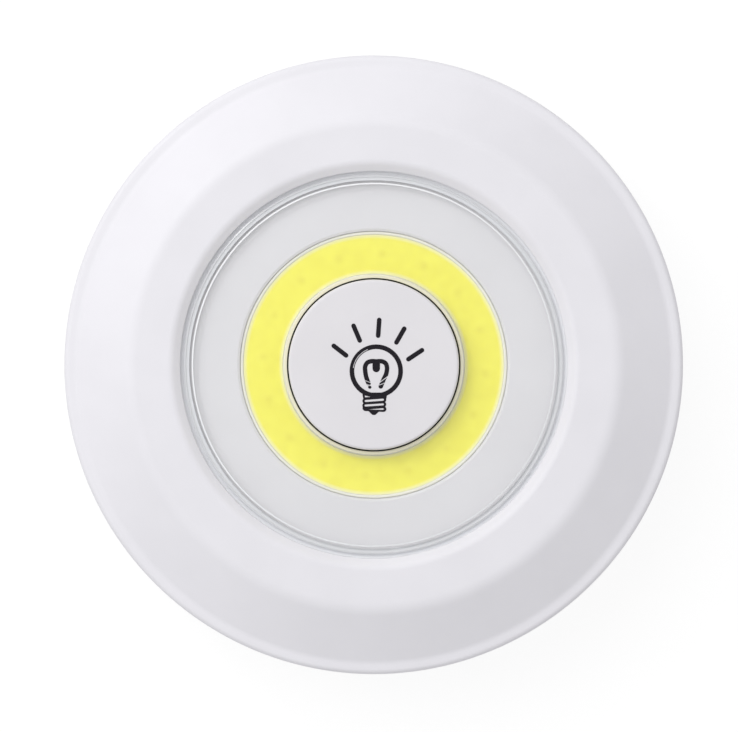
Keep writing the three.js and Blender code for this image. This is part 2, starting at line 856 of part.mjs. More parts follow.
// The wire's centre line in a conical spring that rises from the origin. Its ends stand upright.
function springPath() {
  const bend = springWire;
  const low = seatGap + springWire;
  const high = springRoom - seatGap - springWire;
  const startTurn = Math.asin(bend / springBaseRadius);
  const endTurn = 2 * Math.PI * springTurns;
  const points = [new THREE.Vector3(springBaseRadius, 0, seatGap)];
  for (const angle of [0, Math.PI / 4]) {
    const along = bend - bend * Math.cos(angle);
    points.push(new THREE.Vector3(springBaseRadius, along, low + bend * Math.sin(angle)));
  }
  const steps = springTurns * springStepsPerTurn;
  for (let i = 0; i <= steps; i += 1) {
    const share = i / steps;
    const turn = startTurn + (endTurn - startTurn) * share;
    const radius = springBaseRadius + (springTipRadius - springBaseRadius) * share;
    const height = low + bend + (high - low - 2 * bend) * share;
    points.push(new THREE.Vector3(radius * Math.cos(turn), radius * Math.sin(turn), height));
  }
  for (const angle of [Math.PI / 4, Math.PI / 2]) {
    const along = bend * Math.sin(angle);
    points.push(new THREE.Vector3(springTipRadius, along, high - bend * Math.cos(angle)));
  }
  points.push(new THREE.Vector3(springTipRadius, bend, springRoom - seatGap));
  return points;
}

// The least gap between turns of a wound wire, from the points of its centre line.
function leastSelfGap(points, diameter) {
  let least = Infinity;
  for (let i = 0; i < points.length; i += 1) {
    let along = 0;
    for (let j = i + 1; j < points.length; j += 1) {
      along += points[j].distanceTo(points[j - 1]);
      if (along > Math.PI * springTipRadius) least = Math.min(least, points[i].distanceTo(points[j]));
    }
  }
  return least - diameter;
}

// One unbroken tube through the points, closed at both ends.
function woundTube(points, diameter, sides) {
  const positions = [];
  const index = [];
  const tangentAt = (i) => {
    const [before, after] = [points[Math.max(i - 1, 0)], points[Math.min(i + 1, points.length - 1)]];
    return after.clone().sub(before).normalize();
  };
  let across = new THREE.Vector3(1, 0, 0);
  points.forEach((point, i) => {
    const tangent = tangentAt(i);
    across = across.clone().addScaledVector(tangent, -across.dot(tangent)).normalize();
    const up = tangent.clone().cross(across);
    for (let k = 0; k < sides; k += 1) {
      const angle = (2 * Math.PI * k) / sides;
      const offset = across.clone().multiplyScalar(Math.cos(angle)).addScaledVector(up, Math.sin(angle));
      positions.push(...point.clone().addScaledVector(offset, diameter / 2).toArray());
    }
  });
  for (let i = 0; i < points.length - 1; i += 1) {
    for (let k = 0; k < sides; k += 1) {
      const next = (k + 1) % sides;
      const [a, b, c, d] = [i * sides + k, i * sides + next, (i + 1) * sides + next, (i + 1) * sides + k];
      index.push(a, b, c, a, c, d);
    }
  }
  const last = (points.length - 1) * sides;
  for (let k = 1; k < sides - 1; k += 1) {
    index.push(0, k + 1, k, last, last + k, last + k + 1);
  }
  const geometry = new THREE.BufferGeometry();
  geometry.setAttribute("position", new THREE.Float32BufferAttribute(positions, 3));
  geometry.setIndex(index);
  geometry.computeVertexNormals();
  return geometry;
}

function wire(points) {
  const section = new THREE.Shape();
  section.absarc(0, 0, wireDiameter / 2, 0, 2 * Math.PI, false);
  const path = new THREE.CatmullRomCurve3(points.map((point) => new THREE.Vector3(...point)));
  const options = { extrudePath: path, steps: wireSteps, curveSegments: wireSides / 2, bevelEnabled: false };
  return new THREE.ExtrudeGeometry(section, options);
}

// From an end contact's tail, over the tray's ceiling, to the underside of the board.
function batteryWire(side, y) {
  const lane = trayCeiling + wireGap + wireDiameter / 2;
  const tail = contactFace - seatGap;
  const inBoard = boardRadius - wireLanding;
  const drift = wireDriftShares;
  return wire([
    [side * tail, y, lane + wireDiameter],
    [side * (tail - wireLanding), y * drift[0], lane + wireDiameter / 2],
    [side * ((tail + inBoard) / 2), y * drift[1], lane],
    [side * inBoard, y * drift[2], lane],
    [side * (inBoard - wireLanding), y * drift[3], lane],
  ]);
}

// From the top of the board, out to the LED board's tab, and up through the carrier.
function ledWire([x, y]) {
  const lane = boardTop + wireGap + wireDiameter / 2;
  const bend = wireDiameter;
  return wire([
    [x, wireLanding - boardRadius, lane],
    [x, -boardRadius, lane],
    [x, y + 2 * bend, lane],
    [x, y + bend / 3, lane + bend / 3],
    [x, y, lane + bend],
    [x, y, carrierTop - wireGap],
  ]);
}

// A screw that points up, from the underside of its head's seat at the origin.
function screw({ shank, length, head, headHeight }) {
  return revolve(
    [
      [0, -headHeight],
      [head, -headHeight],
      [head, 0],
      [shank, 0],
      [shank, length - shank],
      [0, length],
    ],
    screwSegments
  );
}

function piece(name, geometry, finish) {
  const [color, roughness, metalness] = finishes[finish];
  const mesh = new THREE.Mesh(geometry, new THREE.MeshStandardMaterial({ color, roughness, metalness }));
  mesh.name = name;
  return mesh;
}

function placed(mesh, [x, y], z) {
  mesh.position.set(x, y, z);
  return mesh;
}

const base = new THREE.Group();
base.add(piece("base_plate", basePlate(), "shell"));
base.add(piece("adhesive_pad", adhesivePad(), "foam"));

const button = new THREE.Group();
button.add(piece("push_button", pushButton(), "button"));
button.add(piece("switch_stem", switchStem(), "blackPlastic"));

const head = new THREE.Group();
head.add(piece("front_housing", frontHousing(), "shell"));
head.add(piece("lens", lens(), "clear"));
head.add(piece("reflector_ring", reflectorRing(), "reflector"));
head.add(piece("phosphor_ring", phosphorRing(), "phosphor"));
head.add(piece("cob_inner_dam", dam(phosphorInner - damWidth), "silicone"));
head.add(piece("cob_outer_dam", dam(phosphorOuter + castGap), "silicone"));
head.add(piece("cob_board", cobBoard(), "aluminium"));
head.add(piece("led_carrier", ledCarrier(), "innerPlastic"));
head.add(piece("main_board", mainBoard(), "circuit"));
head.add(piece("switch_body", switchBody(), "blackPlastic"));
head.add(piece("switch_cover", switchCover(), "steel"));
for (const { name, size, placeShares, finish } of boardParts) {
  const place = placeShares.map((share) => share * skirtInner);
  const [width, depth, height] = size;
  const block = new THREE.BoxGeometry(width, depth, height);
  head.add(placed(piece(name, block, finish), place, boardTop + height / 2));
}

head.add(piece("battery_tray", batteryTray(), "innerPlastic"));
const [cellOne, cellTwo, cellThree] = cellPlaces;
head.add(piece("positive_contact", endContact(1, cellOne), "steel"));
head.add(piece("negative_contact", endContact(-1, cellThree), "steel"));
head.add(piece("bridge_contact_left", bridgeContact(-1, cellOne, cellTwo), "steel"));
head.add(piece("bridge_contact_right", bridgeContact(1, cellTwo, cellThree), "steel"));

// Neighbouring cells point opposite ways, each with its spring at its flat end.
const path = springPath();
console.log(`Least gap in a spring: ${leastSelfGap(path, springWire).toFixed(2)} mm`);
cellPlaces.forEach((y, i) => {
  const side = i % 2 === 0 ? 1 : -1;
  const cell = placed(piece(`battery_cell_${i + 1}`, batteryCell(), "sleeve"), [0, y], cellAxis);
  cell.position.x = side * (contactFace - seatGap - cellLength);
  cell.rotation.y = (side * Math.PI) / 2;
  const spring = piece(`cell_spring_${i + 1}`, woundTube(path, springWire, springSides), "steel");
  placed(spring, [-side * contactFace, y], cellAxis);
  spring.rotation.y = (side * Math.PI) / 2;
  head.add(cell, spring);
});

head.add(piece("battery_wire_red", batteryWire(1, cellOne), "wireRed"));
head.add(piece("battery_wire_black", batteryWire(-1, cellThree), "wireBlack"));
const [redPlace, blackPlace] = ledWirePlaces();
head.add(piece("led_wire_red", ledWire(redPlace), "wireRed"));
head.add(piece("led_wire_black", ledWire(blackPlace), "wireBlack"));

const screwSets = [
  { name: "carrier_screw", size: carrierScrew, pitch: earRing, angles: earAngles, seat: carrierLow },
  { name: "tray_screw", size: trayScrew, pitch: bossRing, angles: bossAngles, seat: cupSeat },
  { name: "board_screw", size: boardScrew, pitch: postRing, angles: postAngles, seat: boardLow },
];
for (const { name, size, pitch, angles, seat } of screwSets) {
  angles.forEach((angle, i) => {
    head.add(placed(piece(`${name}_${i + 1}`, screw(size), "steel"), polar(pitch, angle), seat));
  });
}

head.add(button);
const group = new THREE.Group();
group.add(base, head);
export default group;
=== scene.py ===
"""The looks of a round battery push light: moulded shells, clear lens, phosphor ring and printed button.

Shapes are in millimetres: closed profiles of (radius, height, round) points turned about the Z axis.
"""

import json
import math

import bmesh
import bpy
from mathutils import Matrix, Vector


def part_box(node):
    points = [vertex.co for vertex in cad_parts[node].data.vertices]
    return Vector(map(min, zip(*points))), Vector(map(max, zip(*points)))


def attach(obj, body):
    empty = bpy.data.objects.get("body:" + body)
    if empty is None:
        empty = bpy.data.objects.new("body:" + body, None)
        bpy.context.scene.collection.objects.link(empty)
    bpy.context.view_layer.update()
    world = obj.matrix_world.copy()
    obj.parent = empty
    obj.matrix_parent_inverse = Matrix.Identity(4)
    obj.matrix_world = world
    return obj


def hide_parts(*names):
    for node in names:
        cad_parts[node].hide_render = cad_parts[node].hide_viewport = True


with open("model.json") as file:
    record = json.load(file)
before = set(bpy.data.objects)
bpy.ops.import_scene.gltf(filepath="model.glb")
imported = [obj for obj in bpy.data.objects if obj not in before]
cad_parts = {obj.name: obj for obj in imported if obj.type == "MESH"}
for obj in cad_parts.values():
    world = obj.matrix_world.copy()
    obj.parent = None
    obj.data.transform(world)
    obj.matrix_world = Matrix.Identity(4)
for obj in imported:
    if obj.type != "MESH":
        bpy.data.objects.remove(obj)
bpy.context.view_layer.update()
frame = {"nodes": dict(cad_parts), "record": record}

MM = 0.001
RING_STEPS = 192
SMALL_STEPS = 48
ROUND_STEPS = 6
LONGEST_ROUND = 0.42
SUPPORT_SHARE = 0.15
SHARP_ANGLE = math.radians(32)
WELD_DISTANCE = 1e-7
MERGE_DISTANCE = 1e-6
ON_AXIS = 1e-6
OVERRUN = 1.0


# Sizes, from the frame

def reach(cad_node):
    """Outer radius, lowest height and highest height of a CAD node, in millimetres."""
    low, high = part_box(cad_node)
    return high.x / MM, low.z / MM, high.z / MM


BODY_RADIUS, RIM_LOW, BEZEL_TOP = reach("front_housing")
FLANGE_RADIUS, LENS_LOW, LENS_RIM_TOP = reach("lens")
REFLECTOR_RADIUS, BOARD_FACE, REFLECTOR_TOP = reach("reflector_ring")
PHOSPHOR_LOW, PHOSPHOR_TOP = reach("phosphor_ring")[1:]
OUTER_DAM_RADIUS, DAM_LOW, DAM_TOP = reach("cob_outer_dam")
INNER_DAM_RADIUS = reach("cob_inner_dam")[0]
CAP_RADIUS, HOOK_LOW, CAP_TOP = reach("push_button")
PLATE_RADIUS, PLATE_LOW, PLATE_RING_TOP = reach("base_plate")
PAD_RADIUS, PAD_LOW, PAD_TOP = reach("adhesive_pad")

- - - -

__Objective__: Search the lines for the string "json" and copy every line that has it.

__Answer below__:
import json
with open("model.json") as file:
    record = json.load(file)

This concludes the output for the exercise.